== SET EXERCISE ==
Give back the exact lines spanning from the line with "for i, offset" to the line with "in imported if", with both of those lines included and no others.

== RECORD SET ==
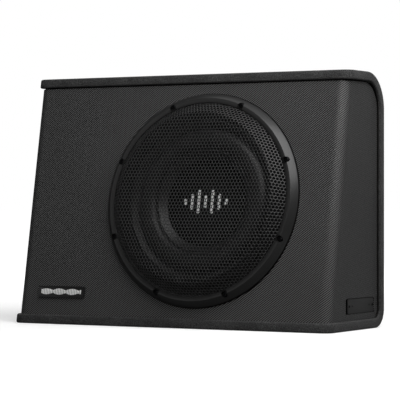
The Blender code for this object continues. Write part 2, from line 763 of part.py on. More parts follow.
def build_amp_panel():
    outer = -SIDE_FACE - GAP
    flange = plate_mesh("flange", [rounded_rectangle(*PANEL_FLANGE, 0.008)], 0.0015)
    flange.transform(Matrix.Translation((outer - 0.00075, PANEL_Y, PANEL_Z)) @ TO_SIDE)
    body_depth = TRAY_BACK - outer + 0.0007
    body = plate_mesh("tray", [rounded_rectangle(*PANEL_BODY, 0.0057)], body_depth)
    body.transform(Matrix.Translation((TRAY_BACK - body_depth / 2, PANEL_Y, PANEL_Z)) @ TO_SIDE)
    panel = link(bpy.data.objects.new("amp_panel", flange), aluminium)
    cut(panel, make_cutter(bpy.data.objects.new("tray_block", body)), "UNION")
    pocket = (PANEL_BODY[0] - 0.005, PANEL_BODY[1] - 0.005)
    tray = side_slot("tray_pocket", pocket, 0.0035, (PANEL_Y, PANEL_Z), outer - 0.01, FLOOR_X)
    cut(panel, tray)
    holes = [panel_hole(None, place, 0.0034) for place in KNOB_PLACES.values()]
    holes += [panel_hole(None, place, 0.0034) for place in RCA_PLACES.values()]
    holes.append(panel_hole(None, LED_PLACE, 0.0019))
    holes.append(panel_hole((0.0046, 0.0096), SWITCH_PLACE))
    holes.append(panel_hole((0.0226, 0.0106), SOCKET_PLACE))
    holes.append(panel_hole((0.0216, 0.0086), FUSE_PLACE))
    holes.append(panel_hole((0.0446, 0.0126), POWER_PLACE))
    cut(panel, joined("panel_holes", holes))
    screws = []
    for y in (-1, 1):
        for z in (-1, 1):
            screws.append((PANEL_Y + y * PANEL_SCREW_REACH[0], PANEL_Z + z * PANEL_SCREW_REACH[1]))
    through = rod_mesh("panel_screw_hole", 0.0017, 0.030, 8)
    placed = [(through, Matrix.Translation((-SIDE_FACE, *place)) @ ALONG_X) for place in screws]
    screw_cut = joined("panel_screw_holes", placed)
    cut(panel, screw_cut)
    cut(bpy.data.objects["vinyl_cover"], screw_cut)
    cut(bpy.data.objects["side_panel_left"], screw_cut)
    mesh = screw_mesh("amp_screw", 0.0031, 0.0018, 0.0014, 0.012, 8)
    mesh.materials.append(screw_steel)
    for i, (y, z) in enumerate(screws):
        screw = bpy.data.objects.new(f"amp_screw_{i + 1}", mesh)
        screw.location = (outer - 0.0015 - GAP, y, z)
        screw.rotation_euler = (0.0, -math.pi / 2, 0.0)
        parts.objects.link(screw)


def out_of_panel(name, profile, place, material, steps=16):
    """A turned control whose local Z points out of the panel, with its origin on the tray floor."""
    obj = turned(name, profile, steps, material, closed=profile[0][0] > 0)
    obj.location = (FLOOR_X, *place)
    obj.rotation_euler = (0.0, -math.pi / 2, 0.0)
    return obj


def build_controls():
    knob = [
        (0.0, 0.0082), (0.0054, 0.0082), (0.0062, 0.0074), (0.0068, 0.0012), (0.0068, 0.0005),
        (0.0030, 0.0005), (0.0030, -0.0090), (0.0, -0.0090),
    ]
    for name, place in KNOB_PLACES.items():
        obj = out_of_panel(name, knob, place, matt_black)
        slot = joined(name + "_slot", [(box_mesh("slot", (0.0014, 0.0060, 0.0020), (0.0, 0.0036, 0.0086)), Matrix())])
        slot.parent = obj
        cut(obj, slot)
    switch = box("phase_switch", (0.0090, 0.0040, 0.0050), (0.0, 0.0, 0.0), white_plastic, 0.0004)
    switch.location = (FLOOR_X + 0.0005, SWITCH_PLACE[0], SWITCH_PLACE[1] - 0.0020)
    lens = [(0.0, 0.0014), (0.0010, 0.0011), (0.0016, 0.0), (0.0016, -0.0060), (0.0, -0.0060)]
    out_of_panel("status_led", lens, LED_PLACE, blue_lens, 10)
    jack = [(0.0041, 0.0080), (0.0041, 0.0004), (0.0031, 0.0004), (0.0031, -0.0080), (0.0012, -0.0080), (0.0017, 0.0080)]
    for name, place in RCA_PLACES.items():
        out_of_panel(name, jack, place, plated_steel, SMALL_ROUND)
    build_connectors()


def build_connectors():
    socket = box("high_level_socket", (0.0150, 0.0220, 0.0100), (0.0, 0.0, 0.0), matt_black)
    socket.location = (FLOOR_X + 0.0035, *SOCKET_PLACE)
    cavity = joined("socket_cavity", [(box_mesh("cavity", (0.0120, 0.0190, 0.0070), (-0.0045, 0.0, 0.0)), Matrix())])
    cavity.parent = socket
    cut(socket, cavity)
    fuse = box("fuse", (0.0140, 0.0190, 0.0052), (0.0, 0.0, 0.0), fuse_plastic, 0.0006)
    fuse.location = (FLOOR_X + 0.0005, *FUSE_PLACE)
    terminal = box("power_terminal", (0.0150, 0.0440, 0.0120), (0.0, 0.0, 0.0), matt_black)
    terminal.location = (FLOOR_X + 0.0010, *POWER_PLACE)
    bays = [
        (box_mesh("bay", (0.0075, 0.0115, 0.0180), (-0.0052, y, -0.0050)), Matrix())
        for y in (-0.0140, 0.0, 0.0140)
    ]
    wells = joined("terminal_bays", bays)
    wells.parent = terminal
    cut(terminal, wells)


AMP_FAR_X = -0.196             # inner end of the amplifier's housing
AMP_SIZE = (0.0700, 0.2040)


def build_amplifier():
    depth = AMP_FAR_X - TRAY_BACK - GAP
    middle = TRAY_BACK + GAP + depth / 2
    housing = plate("amp_housing", [rounded_rectangle(*AMP_SIZE, 0.003, 2)], depth, plated_steel,
                    Matrix.Translation((middle, PANEL_Y, PANEL_Z)) @ TO_SIDE)
    hollow = (AMP_SIZE[0] - 0.0024, AMP_SIZE[1] - 0.0024)
    cut(housing, side_slot("housing_hollow", hollow, 0.0018, (PANEL_Y, PANEL_Z), TRAY_BACK - 0.01, AMP_FAR_X - 0.0012))
    cut(housing, joined("housing_lead_hole", [
        (rod_mesh("gland", 0.0034, 0.02, 10), Matrix.Translation((AMP_FAR_X, LEAD_Y, LEAD_Z)) @ ALONG_X)
    ]))
    box("amp_circuit_board", (0.0016, 0.0640, 0.1960), (-0.2290, PANEL_Y, PANEL_Z), circuit_green)
    fins = [(0.0, 0.0), (0.0520, 0.0), (0.0520, 0.0030)]
    for i in range(6, -1, -1):
        start = 0.0520 * i / 7 + 0.0022
        fins += [(start + 0.0022, 0.0030), (start + 0.0022, 0.0160), (start, 0.0160), (start, 0.0030)]
    fins.append((0.0, 0.0030))
    sink = plate("heat_sink", [fins], 0.060, aluminium)
    turn = Matrix(((0, 1, 0, TRAY_BACK + 0.0095), (1, 0, 0, PANEL_Y - 0.026), (0, 0, -1, 0.1400), (0, 0, 0, 1)))
    sink.data.transform(turn)
    weld(sink.data)
    core = [(0.0200, 0.0090), (0.0200, -0.0090), (0.0080, -0.0090), (0.0080, 0.0090)]
    toroid = turned("power_transformer", core, 20, copper)
    toroid.location = (-0.2175, PANEL_Y, 0.2400)
    toroid.rotation_euler = (0.0, math.pi / 2, 0.0)
    can = rod_mesh("filter_capacitor", 0.0080, 0.0220, 16)
    can.transform(ALONG_X)
    can.materials.append(matt_black)
    for i, offset in enumerate((-0.014, 0.014)):
        capacitor = bpy.data.objects.new(f"filter_capacitor_{i + 1}", can)
        capacitor.location = (-0.2168, PANEL_Y + offset, 0.1900)
        parts.objects.link(capacitor)


def build_speaker_lead():
    """Two-core lead from the amplifier through the divider to the driver's terminal."""
    start = AMP_FAR_X - 0.006
    route = [
        (start, LEAD_Y, LEAD_Z), (-0.180, LEAD_Y, LEAD_Z), (-0.150, LEAD_Y, LEAD_Z), (-0.112, LEAD_Y, LEAD_Z),
        (-0.092, 0.043, 0.116), (-0.080, 0.026, 0.136), (-0.073, -0.004, 0.160), (-0.0720, -0.0245, 0.1710),
    ]
    cable("speaker_lead", route, 0.0025, rubber, 4)


build_amp_panel()
build_controls()
build_amplifier()
build_speaker_lead()
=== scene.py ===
# Powered car subwoofer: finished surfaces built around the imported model

import json
import math

import bmesh
import bpy
from mathutils import Matrix, Vector


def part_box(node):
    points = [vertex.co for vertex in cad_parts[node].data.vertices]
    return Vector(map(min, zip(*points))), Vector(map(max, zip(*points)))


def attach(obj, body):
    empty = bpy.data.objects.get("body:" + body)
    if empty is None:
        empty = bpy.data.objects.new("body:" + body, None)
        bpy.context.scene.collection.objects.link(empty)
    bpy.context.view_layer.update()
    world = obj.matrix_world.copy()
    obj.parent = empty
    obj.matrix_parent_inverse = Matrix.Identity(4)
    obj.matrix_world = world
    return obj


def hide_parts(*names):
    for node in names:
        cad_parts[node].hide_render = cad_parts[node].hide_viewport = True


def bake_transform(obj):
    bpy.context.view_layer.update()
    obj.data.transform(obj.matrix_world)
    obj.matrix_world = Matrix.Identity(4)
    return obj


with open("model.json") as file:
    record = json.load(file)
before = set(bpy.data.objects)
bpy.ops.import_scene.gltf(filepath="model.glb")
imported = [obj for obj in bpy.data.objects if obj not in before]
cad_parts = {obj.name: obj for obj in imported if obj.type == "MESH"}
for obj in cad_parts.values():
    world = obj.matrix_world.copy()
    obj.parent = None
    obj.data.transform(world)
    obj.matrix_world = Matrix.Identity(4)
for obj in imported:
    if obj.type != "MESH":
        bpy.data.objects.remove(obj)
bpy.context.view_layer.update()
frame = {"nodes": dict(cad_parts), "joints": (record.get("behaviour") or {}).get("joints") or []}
cadNodes = frame["nodes"]
fixedBody = "enclosure"
coneBody = "cone_assembly"

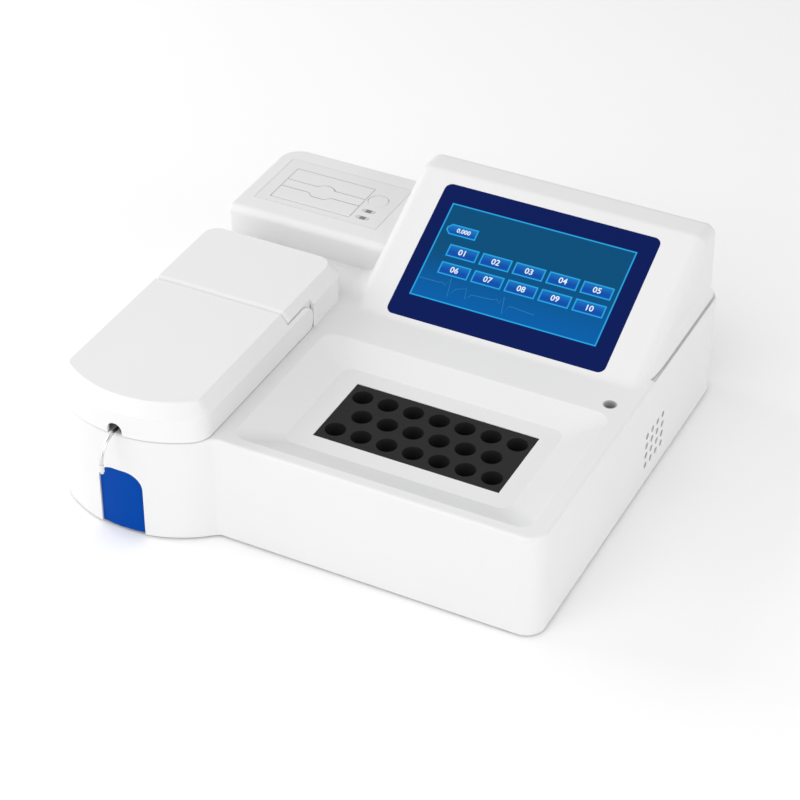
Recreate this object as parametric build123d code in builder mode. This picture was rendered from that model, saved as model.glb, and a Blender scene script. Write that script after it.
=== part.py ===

== RESULT OF THE TASK ==
    for i, offset in enumerate((-0.014, 0.014)):
        capacitor = bpy.data.objects.new(f"filter_capacitor_{i + 1}", can)
        capacitor.location = (-0.2168, PANEL_Y + offset, 0.1900)
        parts.objects.link(capacitor)


def build_speaker_lead():
    """Two-core lead from the amplifier through the divider to the driver's terminal."""
    start = AMP_FAR_X - 0.006
    route = [
        (start, LEAD_Y, LEAD_Z), (-0.180, LEAD_Y, LEAD_Z), (-0.150, LEAD_Y, LEAD_Z), (-0.112, LEAD_Y, LEAD_Z),
        (-0.092, 0.043, 0.116), (-0.080, 0.026, 0.136), (-0.073, -0.004, 0.160), (-0.0720, -0.0245, 0.1710),
    ]
    cable("speaker_lead", route, 0.0025, rubber, 4)


build_amp_panel()
build_controls()
build_amplifier()
build_speaker_lead()
=== scene.py ===
# Powered car subwoofer: finished surfaces built around the imported model

import json
import math

import bmesh
import bpy
from mathutils import Matrix, Vector


def part_box(node):
    points = [vertex.co for vertex in cad_parts[node].data.vertices]
    return Vector(map(min, zip(*points))), Vector(map(max, zip(*points)))


def attach(obj, body):
    empty = bpy.data.objects.get("body:" + body)
    if empty is None:
        empty = bpy.data.objects.new("body:" + body, None)
        bpy.context.scene.collection.objects.link(empty)
    bpy.context.view_layer.update()
    world = obj.matrix_world.copy()
    obj.parent = empty
    obj.matrix_parent_inverse = Matrix.Identity(4)
    obj.matrix_world = world
    return obj


def hide_parts(*names):
    for node in names:
        cad_parts[node].hide_render = cad_parts[node].hide_viewport = True


def bake_transform(obj):
    bpy.context.view_layer.update()
    obj.data.transform(obj.matrix_world)
    obj.matrix_world = Matrix.Identity(4)
    return obj


with open("model.json") as file:
    record = json.load(file)
before = set(bpy.data.objects)
bpy.ops.import_scene.gltf(filepath="model.glb")
imported = [obj for obj in bpy.data.objects if obj not in before]
cad_parts = {obj.name: obj for obj in imported if obj.type == "MESH"}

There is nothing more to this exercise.